Chainalysis says an attack pattern is picking up steam. The target is not a famous protocol. It is unverified DeFi contracts.
In a report cited by Cointelegraph, Chainalysis links hackers to $36.7 million in losses across four separate exploits since January. The common thread is the same contract posture. The attacker does not need the victim to deploy a bug. They need the market to interact with code that was never properly verified.
The exploit playbook: trust gaps, not just bugs
Unverified contracts are a problem for simple reasons. Verification usually means someone has checked the deployed bytecode against the source. No verification means there is less assurance about what is actually running on-chain.
Cointelegraph reports Chainalysis found hackers exploiting unverified DeFi contracts. The practical risk is that users and integrators may route funds based on surface signals. If a wallet, dApp, or aggregator offers a “contract” interface, users can still send value to code that does not match what they expect.
Chainalysis’ number matters here because it suggests the pattern is durable. Four exploits in roughly the same timeframe points to repeatable mechanics rather than a one-off mistake.
Where the money goes (and why incentives matter)
Chainalysis’ framing, as summarized by Cointelegraph, focuses on the contract verification layer. That does not mean the theft mechanism is identical in every case. It does mean the attacker’s edge is likely operational.
Attackers who target unverified contracts can lower their effort per success. They do not have to convince a chain of complicated governance votes. They can instead rely on faster onboarding and less friction for interacting with new or obscure contracts.
Once funds land, DeFi’s routing incentives can work against victims. Liquidity can make transfers look normal on-chain, and fast-moving trades can bury the original deposit in a tangle of subsequent swaps. Chainalysis’ attribution to four exploits since January indicates they still found a through-line back to the initial contract interaction.
Why “unverified” keeps showing up in losses
This is not the first time the industry has seen verification problems. But Cointelegraph’s summary of Chainalysis’ findings highlights something newer. The company calls it a growing pattern.
When losses cluster around unverified contracts, the lesson is not that verification is a magic shield. It is that skipping it systematically makes the ecosystem easier to attack.

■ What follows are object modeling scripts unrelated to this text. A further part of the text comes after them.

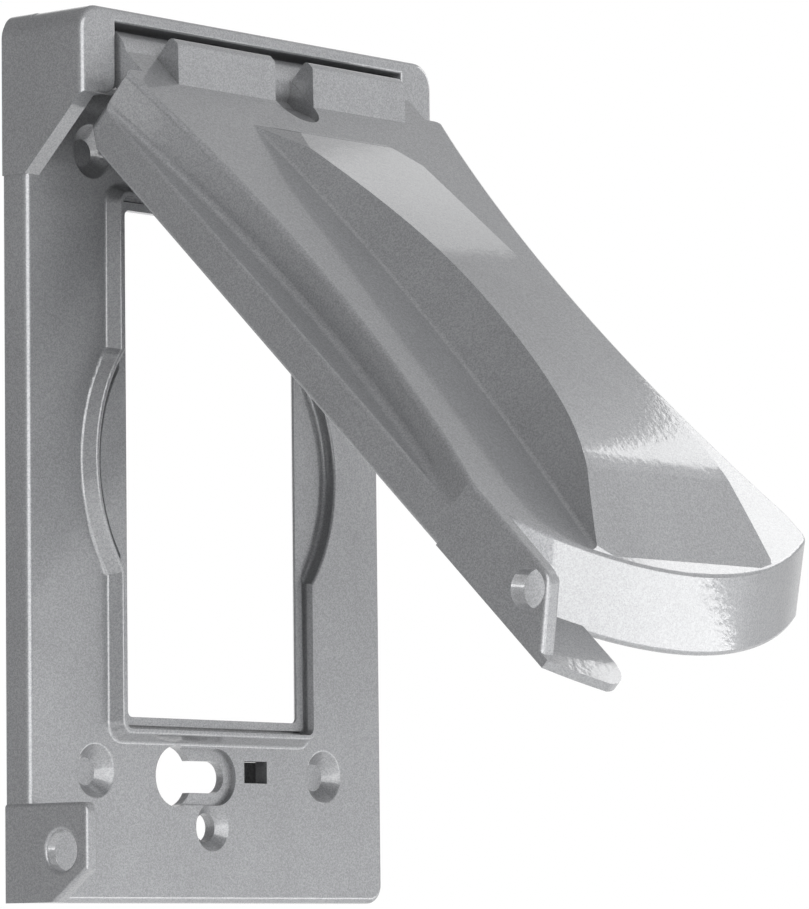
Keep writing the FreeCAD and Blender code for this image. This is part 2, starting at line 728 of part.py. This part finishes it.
def soft_lid_body():
    """The waisted lid and its fin, with the radii of its ledge, crest, nose and rim."""
    body = lid_envelope(0).cut(waist_cutters(0)).fuse([lid_fin()]).removeSplitter()
    long_edge = lid_reach / 2
    fin_inner = fin_wall - lid_half_width
    body = soften_lid(body, ledge_root_radius, lambda w, u, v, length: same(v, ledge_v)
                      and length > long_edge and abs(w) < lid_half_width - same_place)
    body = soften_lid(body, lid_crest_radius, lambda w, u, v, length: same(v, face_v(u))
                      and length > long_edge and abs(w) > lid_half_width / 2)
    body = soften_lid(body, nose_top_radius, lambda w, u, v, length: u > hump_shoulder_u
                      and abs(v - face_v(u)) < nose_top_radius / 4 and w > fin_inner - cut_overshoot)
    body = soften_lid(body, lid_rim_radius, lambda w, u, v, length: same(w, -lid_half_width)
                      and ((same(v, lid_rim_v) and length > long_edge)
                           or (u > hump_shoulder_u and v > lid_rim_v + 10 * same_place
                               and length > fin_corner_radius / 2)))
    body = soften_lid(body, lid_rim_radius, lambda w, u, v, length: same(v, lid_rim_v)
                      and (w > lid_half_width - cut_overshoot
                           or (length > long_edge and abs(w) < nose_corner_radius)))
    return body.cut(rear_corner_cutters())


def rear_corner_cutters():
    """What is cut away outside the rounded corners at the lid's hinge end."""
    cutters = []
    rise = lug_ridge_v - lid_rim_v + 2 * clear_overshoot
    radius = lid_rear_corner_radius
    for side in sides:
        outer = side * (lid_half_width + clear_overshoot)
        inner = side * (lid_half_width - radius)
        start = lid_point(min(outer, inner), lid_rear + radius, lid_rim_v - clear_overshoot)
        block = Part.makeBox(abs(outer - inner), rise, radius + clear_overshoot,
                             FreeCAD.Vector(start.x, start.y - rise, start.z))
        cutters.append(block.cut(Part.makeCylinder(
            radius, rise, lid_point(inner, lid_rear + radius, lid_rim_v - clear_overshoot),
            FreeCAD.Vector(0, -1, 0))))
    return cutters


def flip_lid():
    """The one die-cast lid, built shut and then turned to the open rest position."""
    shell = soft_lid_body()
    shell = shell.fuse([hump(0).cut(hump_facets())]).removeSplitter()
    shell = soften_lid(shell, hump_front_foot_radius, lambda w, u, v, length: same(w, 0)
                       and same(u, hump_front_u) and same(v, face_v(u)))
    shell = soften_lid(shell, hump_foot_radius, lambda w, u, v, length: length > lid_reach / 2
                       and hump_high_half < abs(w) < lid_half_width / 2 and 0 < v < face_rise_v)
    shell = shell.fuse([finger_flange()])
    cavity = lid_envelope(lid_wall).cut(waist_cutters(lid_wall))
    cavity = cavity.fuse(hump(lid_wall))
    barrel = Part.makeCylinder(barrel_radius, 2 * barrel_half, hinge_point(-barrel_half),
                               FreeCAD.Vector(1, 0, 0))
    shell = shell.fuse([barrel, hinge_neck()] + stop_lugs())
    shell = shell.cut([cavity, finger_scoop(barrel)])
    pin_bore = Part.makeCylinder(pin_radius + pin_bore_clearance, 2 * cheek_half_width,
                                 hinge_point(-cheek_half_width), FreeCAD.Vector(1, 0, 0))
    lock_hole = Part.makeCylinder(lock_hole_radius, 3 * fin_wall,
                                  lock_point(-lid_half_width - fin_wall), FreeCAD.Vector(1, 0, 0))
    shell = shell.cut([pin_bore, lock_hole]).removeSplitter()
    shell.rotate(hinge_point(0), FreeCAD.Vector(1, 0, 0), -open_angle_deg)
    return shell


os.makedirs("parts", exist_ok=True)
pieces = {
    "base_frame": base_frame(),
    "device_insert": device_insert(),
    "wall_gasket": wall_gasket(),
    "hinge_pin": hinge_pin(),
    "flip_lid": flip_lid(),
}
for name, shape in pieces.items():
    shape.exportStep("parts/" + name + ".step")
    box = shape.BoundBox
    print(name, "solids", len(shape.Solids), "valid", shape.isValid(), "volume", round(shape.Volume, 1),
          "x", round(box.XMin, 2), round(box.XMax, 2), "y", round(box.YMin, 2), round(box.YMax, 2),
          "z", round(box.ZMin, 2), round(box.ZMax, 2))
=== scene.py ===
import bpy
from mathutils import Matrix, Vector

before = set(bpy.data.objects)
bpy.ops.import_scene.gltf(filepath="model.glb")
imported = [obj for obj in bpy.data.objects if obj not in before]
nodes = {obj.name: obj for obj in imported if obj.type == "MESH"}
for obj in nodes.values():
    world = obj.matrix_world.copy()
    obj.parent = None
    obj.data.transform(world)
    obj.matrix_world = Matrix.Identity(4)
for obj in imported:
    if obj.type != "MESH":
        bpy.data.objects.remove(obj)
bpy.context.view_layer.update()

# Camera at the photograph's viewing angle, a long lens about 0.76 m from the cover.
# Its right, up and view axes and its place were found from the edges in the picture.
sensor_width = 36.0
picture_width = 809
focal_length_in_pixels = 5602.9
camera_data = bpy.data.cameras.new("photo_camera")
camera_data.sensor_fit = "HORIZONTAL"
camera_data.sensor_width = sensor_width
camera_data.lens = focal_length_in_pixels / picture_width * sensor_width
camera_data.clip_start = 0.05
camera = bpy.data.objects.new("photo_camera", camera_data)
view = Vector((0.7682, 0.6337, 0.0907))
back = (-view).normalized()
right = Vector((0.6371, -0.7707, -0.0112)).normalized()
up = back.cross(right).normalized()
right = up.cross(back)
place = Vector((-0.5680, -0.5070, -0.0672))
camera.matrix_world = Matrix.Translation(place) @ Matrix((right, up, back)).transposed().to_4x4()
bpy.context.scene.collection.objects.link(camera)
bpy.context.scene.camera = camera


# Pale floor, well below the cover, which hangs as it does on a wall.
# It is matt white studio paint, seen a little brighter than it is lit, and keeps the soft shadow.
def colour(code):
    """A linear colour from an sRGB hex code."""
    parts = [int(code[i:i + 2], 16) / 255 for i in (0, 2, 4)]
    return tuple(c / 12.92 if c < 0.04045 else ((c + 0.055) / 1.055) ** 2.4 for c in parts) + (1.0,)


def add(tree, kind, values=None, links=None, **settings):
    """Adds one node, sets its sockets, and links its inputs from other nodes' sockets."""
    node = tree.nodes.new(kind)
    for key, value in settings.items():
        setattr(node, key, value)
    for key, value in (values or {}).items():
        node.inputs[key].default_value = value
    for key, source in (links or {}).items():
        tree.links.new(source, node.inputs[key])
    return node


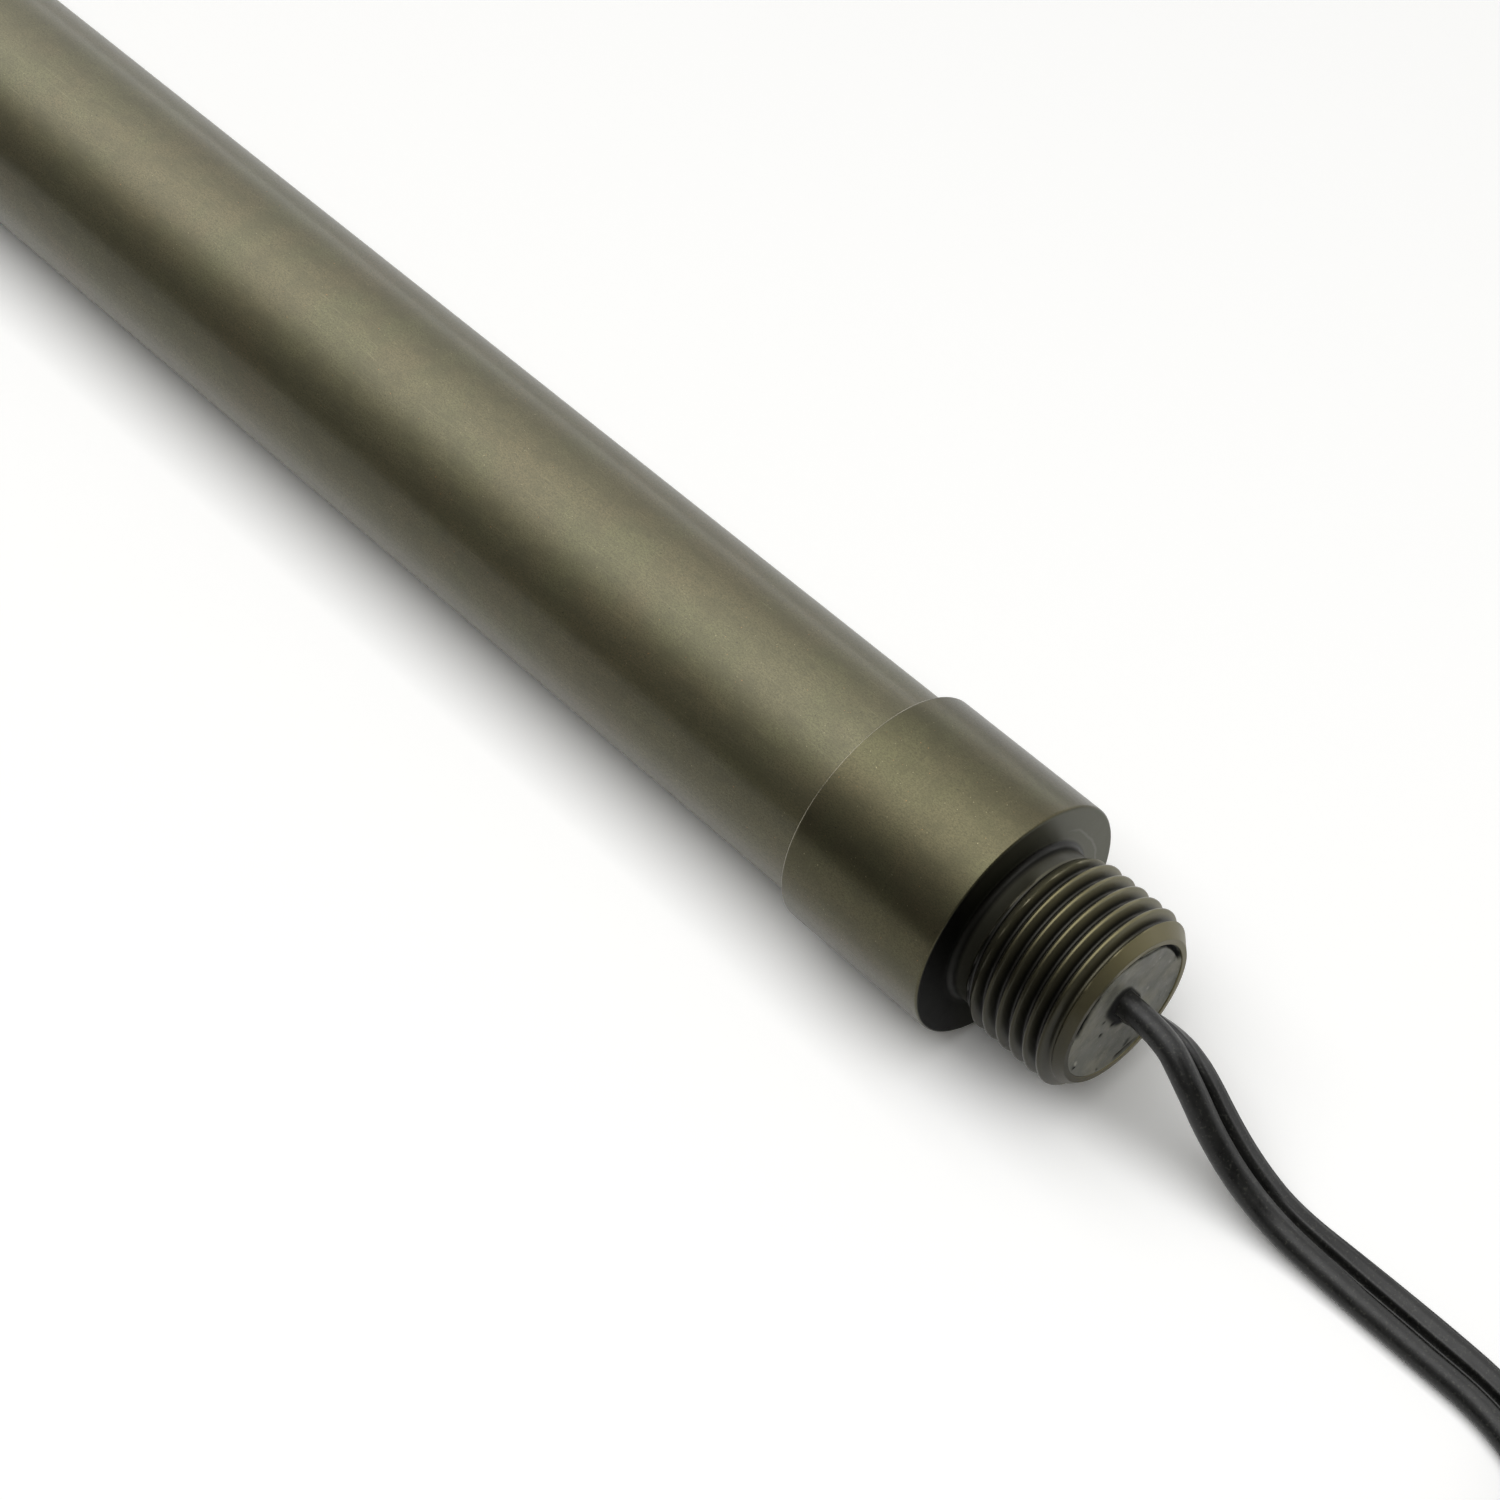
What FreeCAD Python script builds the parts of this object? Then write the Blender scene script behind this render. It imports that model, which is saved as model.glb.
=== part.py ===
import FreeCAD, Part
import math
import os
from FreeCAD import Vector

# A tube heater for an aquarium, lying on its side. Millimetres, +Z up.
# +X runs along the sheath towards the cord. The origin lies on the surface that the
# heater rests on, below the middle of its length.

# Sheath
overall_length = 330.0
sheath_od = 25.4
sheath_wall = 1.2

# Cord-end fitting, turned in one piece: collar, neck and pipe-threaded nipple
collar_wall = 1.25
collar_length = 19.5
collar_web = 5.5
collar_chamfer = 0.2
nipple_length = 15.0
thread_radius = 10.45
thread_depth = 1.1
thread_run_in = 0.7
neck_length = 2.2
end_chamfer_length = 1.8
end_chamfer_drop = 1.7
rim_width = 0.65

# Closed far end
cap_length = 16.0
cap_wall = 4.0
cap_edge_radius = 1.5

# Fits
socket_clearance = 0.05
resin_clearance = 0.02
slip_clearance = 0.1
loose_clearance = 0.3

# Seals and resin
gasket_thickness = 1.0
resin_recess = 0.2
dam_thickness = 4.0
clamp_length = 5.0
clamp_wall = 1.2

# Flat two-core cord, and how it stands where it leaves the resin
cord_width = 5.6
cord_thickness = 2.8
cord_web = 1.3
cord_exit_y = -0.3
cord_exit_rise = 1.3
cord_exit_turn_deg = 61.0
cord_strip_back = 2.5

# Thermostat board, the bimetal strip over it and the block that holds the strip
board_start = 20.0
board_thickness = 1.8
board_drop = 4.2
strip_height = 4.0
strip_thickness = 0.5
strip_width = 6.0
strip_length = 39.0
strip_corner_radius = 1.0
block_length = 9.0
clamp_plate_height = 2.4
hinge_inset = 3.0
rivet_radius = 1.0
rivet_head_radius = 1.7
rivet_head_height = 0.7

# Contacts, armature, magnet and the arm over the strip
contact_radius = 1.3
contact_height = 0.8
contact_gap = 0.05
armature_length = 5.0
armature_width = 4.0
armature_height = 0.8
magnet_radius = 2.0
magnet_gap = 0.4
arm_setback = 7.0
arm_to_strip = 6.8
arm_height = 9.0
arm_thickness = 0.9
arm_bend_radius = 0.8
arm_width = 7.0
arm_foot_length = 5.0
screw_radius = 1.25
screw_head_radius = 2.1
screw_head_height = 1.5
screw_slot_width = 0.5
screw_slot_depth = 0.75
nut_flats = 5.0
nut_height = 1.6

# Capacitor and fuse on the board
capacitor_to_block = 11.0
capacitor_length = 11.0
capacitor_depth = 3.9
capacitor_height = 7.0
capacitor_corner_radius = 0.8
fuse_to_block = 2.5
fuse_length = 11.0
fuse_radius = 1.8
fuse_tip_radius = 0.9
fuse_wire_length = 6.0
crimp_radius = 1.5
crimp_length = 5.0

# Heating element
barrier_to_board = 7.0
barrier_thickness = 9.0
disc_thickness = 4.0
former_rib_width = 2.0
former_flutes = 4
former_bore_radius = 1.5
former_rib_inset = 9.0
coil_radius = 1.5
coil_end_inset = 3.0
coil_bend_reach = 3.0
flute_clearance = 1.0
first_flute_deg = 225.0
liner_thickness = 0.6
pad_thickness = 8.0

# Inner wires
lead_radius = 0.8
bare_radius = 0.45
inner_bend_reach = 1.6

# Put-away hank of the cord, with its tie
hank_near = 82.0
hank_run = 96.0
hank_fold_diameters = 3.0
hank_layers = 3
hank_turn_clearance = 0.3
hank_layer_clearance = 0.1
tie_thickness = 0.8
tie_width = 12.0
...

Users can also be hit indirectly. Even if you do not “approve a malicious contract” on purpose, you can still be pulled in through integrations, third-party UI, token wrappers, or reused interfaces. Unverified deployments amplify that risk because reviewers, auditors, and monitoring tools have less clean ground truth.
What to watch next
Chainalysis says the thefts total $36.7 million across four exploits since January, according to Cointelegraph. That provides a baseline to monitor whether the pattern continues.
If the trend holds, the next losses will likely share the same early fingerprints. Expect more attacker activity around contracts that lack verification status and around interfaces that pull users into interacting with them.
For teams building DeFi front ends or integrators, this is a reminder that operational checks are not optional. For users, it is a reminder that smart contract “exists on chain” is not the same thing as “matches the code you think you are using.”
| Fact | What Chainalysis reported via Cointelegraph |
|---|---|
| Attack pattern | Targeting unverified DeFi contracts |
| Time window | Since January |
| Number of exploits | 4 |
| Total stolen | $36.7 million |
| Report source | Chainalysis |
Still, the data point is limited to what Cointelegraph relays. The details of each exploit, how funds moved, and which contracts were involved are not included in the provided text. The bigger point stands anyway. In this cycle, attackers found an advantage in contracts the market trusted without verifying.